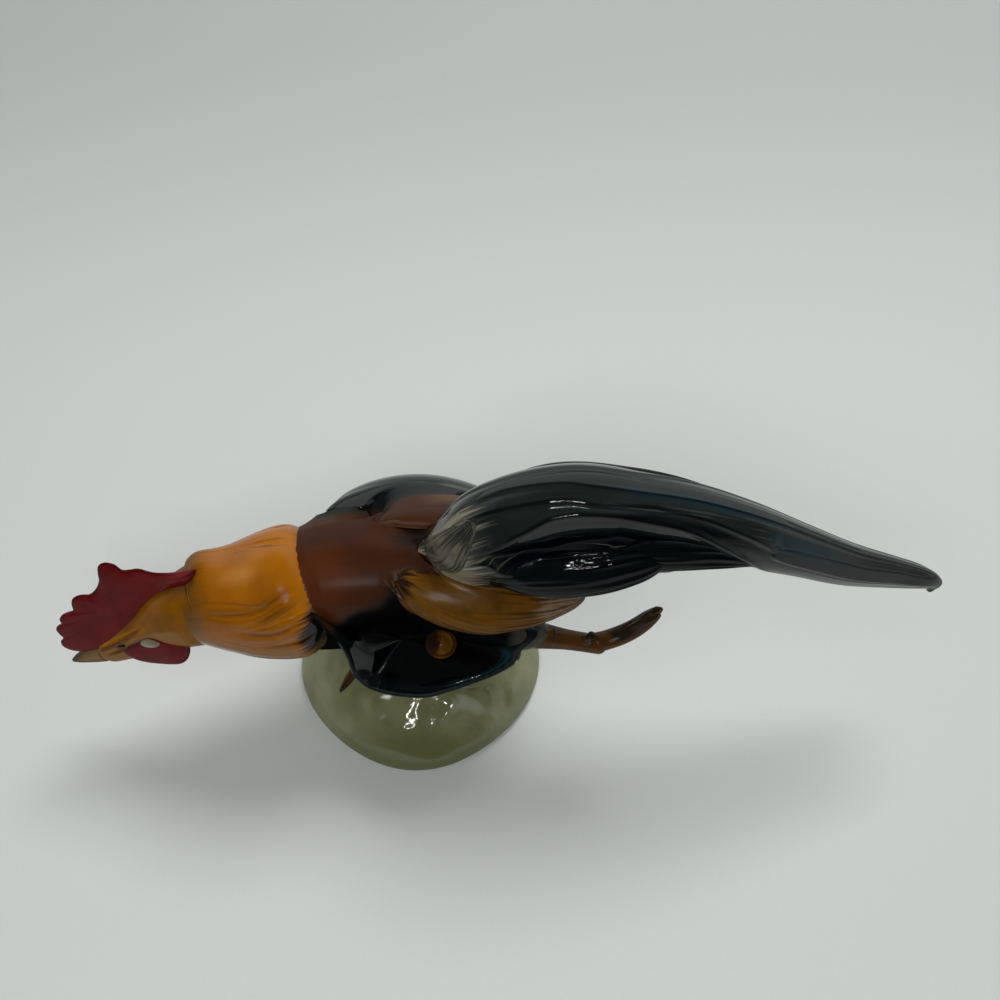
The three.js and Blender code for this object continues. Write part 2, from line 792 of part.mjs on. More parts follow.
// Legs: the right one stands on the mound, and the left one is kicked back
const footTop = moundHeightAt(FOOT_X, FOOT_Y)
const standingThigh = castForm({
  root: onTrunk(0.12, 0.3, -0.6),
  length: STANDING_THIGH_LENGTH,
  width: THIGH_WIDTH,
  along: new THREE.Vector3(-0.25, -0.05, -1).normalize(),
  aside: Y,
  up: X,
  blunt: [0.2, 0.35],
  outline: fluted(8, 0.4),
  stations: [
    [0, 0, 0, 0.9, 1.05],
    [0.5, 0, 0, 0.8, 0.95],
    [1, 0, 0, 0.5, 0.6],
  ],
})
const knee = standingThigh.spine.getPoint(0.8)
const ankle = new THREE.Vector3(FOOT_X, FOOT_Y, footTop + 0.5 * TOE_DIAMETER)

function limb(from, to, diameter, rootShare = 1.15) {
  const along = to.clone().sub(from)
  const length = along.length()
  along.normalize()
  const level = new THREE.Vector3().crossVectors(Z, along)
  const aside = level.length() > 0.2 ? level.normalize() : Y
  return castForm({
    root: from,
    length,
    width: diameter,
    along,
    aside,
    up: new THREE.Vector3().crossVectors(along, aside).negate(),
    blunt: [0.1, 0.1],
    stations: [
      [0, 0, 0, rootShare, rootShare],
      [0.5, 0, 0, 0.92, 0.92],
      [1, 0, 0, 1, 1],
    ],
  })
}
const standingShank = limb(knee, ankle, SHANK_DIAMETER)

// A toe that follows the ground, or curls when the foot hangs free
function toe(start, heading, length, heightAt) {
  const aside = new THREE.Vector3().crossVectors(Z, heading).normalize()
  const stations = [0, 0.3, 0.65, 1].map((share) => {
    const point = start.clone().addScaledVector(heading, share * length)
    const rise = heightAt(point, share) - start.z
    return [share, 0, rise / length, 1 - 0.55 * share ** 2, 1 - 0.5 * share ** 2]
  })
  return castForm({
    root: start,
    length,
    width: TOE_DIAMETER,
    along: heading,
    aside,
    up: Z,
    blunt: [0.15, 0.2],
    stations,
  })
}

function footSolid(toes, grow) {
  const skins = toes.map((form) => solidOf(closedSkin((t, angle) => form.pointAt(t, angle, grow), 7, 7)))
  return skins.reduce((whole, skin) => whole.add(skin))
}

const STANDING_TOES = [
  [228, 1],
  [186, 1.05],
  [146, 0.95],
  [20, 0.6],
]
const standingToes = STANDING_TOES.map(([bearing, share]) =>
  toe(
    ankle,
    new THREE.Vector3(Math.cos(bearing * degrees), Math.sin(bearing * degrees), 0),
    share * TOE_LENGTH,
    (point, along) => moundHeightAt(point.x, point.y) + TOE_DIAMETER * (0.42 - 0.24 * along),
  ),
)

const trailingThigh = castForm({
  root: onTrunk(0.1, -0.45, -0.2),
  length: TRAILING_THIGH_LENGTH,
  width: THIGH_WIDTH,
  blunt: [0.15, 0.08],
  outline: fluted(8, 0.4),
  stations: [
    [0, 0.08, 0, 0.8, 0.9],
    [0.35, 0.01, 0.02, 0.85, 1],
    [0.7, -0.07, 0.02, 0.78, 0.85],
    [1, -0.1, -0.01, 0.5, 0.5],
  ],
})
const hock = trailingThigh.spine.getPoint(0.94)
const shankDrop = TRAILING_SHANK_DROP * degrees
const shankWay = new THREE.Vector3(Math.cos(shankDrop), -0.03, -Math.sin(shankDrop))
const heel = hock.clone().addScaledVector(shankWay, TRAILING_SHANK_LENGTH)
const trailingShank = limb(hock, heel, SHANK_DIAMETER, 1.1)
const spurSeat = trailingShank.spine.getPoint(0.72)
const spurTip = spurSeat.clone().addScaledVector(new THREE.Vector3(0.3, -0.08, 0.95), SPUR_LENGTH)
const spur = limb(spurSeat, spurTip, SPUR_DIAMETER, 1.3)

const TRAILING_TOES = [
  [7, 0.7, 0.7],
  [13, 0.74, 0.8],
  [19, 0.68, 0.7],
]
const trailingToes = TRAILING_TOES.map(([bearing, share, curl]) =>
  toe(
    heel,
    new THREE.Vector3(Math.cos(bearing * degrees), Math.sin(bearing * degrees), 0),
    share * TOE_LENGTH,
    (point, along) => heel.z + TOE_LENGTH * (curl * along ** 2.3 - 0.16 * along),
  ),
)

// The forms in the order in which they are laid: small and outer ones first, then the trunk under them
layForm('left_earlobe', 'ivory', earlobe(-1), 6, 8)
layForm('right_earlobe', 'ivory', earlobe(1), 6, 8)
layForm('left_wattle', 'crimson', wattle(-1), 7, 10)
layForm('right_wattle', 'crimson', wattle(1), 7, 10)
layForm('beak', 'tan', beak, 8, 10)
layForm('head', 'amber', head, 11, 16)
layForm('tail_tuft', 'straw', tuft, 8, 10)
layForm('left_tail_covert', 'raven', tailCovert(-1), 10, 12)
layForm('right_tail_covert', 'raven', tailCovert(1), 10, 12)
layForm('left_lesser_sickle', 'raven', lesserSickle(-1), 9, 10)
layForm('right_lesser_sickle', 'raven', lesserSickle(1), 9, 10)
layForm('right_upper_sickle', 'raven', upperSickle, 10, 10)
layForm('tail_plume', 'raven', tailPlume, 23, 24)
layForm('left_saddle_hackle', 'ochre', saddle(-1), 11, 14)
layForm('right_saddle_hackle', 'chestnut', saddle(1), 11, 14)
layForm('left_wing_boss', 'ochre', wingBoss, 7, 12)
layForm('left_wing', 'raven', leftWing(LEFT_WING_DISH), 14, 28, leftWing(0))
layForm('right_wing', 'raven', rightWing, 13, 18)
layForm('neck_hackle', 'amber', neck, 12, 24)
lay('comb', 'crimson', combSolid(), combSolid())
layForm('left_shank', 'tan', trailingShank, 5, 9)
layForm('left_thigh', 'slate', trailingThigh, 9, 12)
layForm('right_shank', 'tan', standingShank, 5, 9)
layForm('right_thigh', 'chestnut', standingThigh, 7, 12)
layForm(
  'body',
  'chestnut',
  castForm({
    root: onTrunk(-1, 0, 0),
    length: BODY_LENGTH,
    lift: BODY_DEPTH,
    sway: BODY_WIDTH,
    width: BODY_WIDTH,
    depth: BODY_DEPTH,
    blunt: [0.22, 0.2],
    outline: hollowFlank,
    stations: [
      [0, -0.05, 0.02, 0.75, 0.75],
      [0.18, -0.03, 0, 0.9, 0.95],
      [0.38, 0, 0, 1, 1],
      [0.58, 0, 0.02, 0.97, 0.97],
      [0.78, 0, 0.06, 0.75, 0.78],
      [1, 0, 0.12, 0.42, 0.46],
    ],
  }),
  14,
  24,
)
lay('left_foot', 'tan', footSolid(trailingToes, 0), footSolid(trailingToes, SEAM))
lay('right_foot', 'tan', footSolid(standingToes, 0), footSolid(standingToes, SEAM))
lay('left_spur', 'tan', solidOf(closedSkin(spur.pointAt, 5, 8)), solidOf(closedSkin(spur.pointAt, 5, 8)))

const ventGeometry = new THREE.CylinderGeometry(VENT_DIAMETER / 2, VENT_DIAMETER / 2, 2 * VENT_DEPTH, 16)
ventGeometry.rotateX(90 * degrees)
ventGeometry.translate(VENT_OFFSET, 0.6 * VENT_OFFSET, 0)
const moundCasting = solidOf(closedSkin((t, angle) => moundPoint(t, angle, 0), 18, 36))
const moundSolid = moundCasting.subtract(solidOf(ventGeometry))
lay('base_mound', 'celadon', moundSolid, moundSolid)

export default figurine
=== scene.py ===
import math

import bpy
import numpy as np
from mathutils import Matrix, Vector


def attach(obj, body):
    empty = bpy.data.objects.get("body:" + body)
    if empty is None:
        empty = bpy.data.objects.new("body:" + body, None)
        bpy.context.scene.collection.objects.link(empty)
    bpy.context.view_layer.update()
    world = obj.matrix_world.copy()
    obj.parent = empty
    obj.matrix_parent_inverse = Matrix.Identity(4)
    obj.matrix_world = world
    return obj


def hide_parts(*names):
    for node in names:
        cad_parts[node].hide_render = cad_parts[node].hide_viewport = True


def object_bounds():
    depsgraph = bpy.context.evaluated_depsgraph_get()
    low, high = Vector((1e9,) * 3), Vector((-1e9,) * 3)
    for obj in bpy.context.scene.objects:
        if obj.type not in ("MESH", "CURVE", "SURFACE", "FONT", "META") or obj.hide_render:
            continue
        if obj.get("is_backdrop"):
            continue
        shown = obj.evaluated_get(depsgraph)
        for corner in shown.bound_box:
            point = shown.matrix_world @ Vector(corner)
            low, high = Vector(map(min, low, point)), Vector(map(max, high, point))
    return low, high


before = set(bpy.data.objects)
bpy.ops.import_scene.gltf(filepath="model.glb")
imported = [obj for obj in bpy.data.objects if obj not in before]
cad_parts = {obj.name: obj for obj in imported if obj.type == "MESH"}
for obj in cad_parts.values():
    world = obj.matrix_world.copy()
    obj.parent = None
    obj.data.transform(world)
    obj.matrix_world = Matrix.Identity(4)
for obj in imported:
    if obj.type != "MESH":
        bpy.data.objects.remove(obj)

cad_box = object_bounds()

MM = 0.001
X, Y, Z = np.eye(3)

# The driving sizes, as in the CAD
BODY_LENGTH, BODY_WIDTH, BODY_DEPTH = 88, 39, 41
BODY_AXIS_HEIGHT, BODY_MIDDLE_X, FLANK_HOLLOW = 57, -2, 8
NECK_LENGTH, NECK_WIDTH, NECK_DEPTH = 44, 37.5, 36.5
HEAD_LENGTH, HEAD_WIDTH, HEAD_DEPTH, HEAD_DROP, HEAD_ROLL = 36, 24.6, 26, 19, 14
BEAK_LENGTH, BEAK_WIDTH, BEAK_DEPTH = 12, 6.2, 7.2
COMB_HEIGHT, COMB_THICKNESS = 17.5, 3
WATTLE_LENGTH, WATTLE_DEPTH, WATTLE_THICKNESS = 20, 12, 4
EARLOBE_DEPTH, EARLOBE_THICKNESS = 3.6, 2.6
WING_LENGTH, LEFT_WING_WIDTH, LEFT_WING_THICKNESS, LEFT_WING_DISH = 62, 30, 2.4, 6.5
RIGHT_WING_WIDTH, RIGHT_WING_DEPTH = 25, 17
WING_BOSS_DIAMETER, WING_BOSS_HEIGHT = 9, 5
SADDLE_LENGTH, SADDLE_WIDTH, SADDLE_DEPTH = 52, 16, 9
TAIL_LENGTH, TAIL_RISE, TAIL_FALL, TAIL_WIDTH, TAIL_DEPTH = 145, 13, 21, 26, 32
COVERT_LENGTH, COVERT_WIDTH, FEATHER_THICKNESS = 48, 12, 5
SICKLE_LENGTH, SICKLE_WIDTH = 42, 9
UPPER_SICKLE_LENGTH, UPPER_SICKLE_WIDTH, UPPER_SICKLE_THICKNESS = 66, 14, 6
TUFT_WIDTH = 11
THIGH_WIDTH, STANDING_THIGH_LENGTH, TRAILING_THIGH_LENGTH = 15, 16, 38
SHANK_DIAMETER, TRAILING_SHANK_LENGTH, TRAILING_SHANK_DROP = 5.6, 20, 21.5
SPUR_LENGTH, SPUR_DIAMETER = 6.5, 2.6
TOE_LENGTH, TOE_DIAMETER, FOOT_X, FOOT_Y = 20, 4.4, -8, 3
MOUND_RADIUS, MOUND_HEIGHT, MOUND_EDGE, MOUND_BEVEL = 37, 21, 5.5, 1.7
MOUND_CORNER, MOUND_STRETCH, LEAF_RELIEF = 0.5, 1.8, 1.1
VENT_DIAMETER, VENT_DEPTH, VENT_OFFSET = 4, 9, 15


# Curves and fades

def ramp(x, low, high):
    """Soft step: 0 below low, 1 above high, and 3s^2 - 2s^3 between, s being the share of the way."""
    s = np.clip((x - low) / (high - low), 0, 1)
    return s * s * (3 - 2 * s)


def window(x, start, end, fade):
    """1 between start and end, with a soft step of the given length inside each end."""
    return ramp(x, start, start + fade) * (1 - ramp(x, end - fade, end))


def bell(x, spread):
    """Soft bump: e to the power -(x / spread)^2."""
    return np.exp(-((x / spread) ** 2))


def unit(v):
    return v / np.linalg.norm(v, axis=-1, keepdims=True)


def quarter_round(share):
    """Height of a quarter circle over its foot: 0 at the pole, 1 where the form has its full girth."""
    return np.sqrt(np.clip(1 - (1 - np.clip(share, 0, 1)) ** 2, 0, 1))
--
• **TASK DETAILS**: Repeat word for word the stretch of lines from the one with "const ventGeometry = new" down to the one with "for node in", both included.

• **WORKED ANSWER**:
const ventGeometry = new THREE.CylinderGeometry(VENT_DIAMETER / 2, VENT_DIAMETER / 2, 2 * VENT_DEPTH, 16)
ventGeometry.rotateX(90 * degrees)
ventGeometry.translate(VENT_OFFSET, 0.6 * VENT_OFFSET, 0)
const moundCasting = solidOf(closedSkin((t, angle) => moundPoint(t, angle, 0), 18, 36))
const moundSolid = moundCasting.subtract(solidOf(ventGeometry))
lay('base_mound', 'celadon', moundSolid, moundSolid)

export default figurine
=== scene.py ===
import math

import bpy
import numpy as np
from mathutils import Matrix, Vector


def attach(obj, body):
    empty = bpy.data.objects.get("body:" + body)
    if empty is None:
        empty = bpy.data.objects.new("body:" + body, None)
        bpy.context.scene.collection.objects.link(empty)
    bpy.context.view_layer.update()
    world = obj.matrix_world.copy()
    obj.parent = empty
    obj.matrix_parent_inverse = Matrix.Identity(4)
    obj.matrix_world = world
    return obj


def hide_parts(*names):
    for node in names:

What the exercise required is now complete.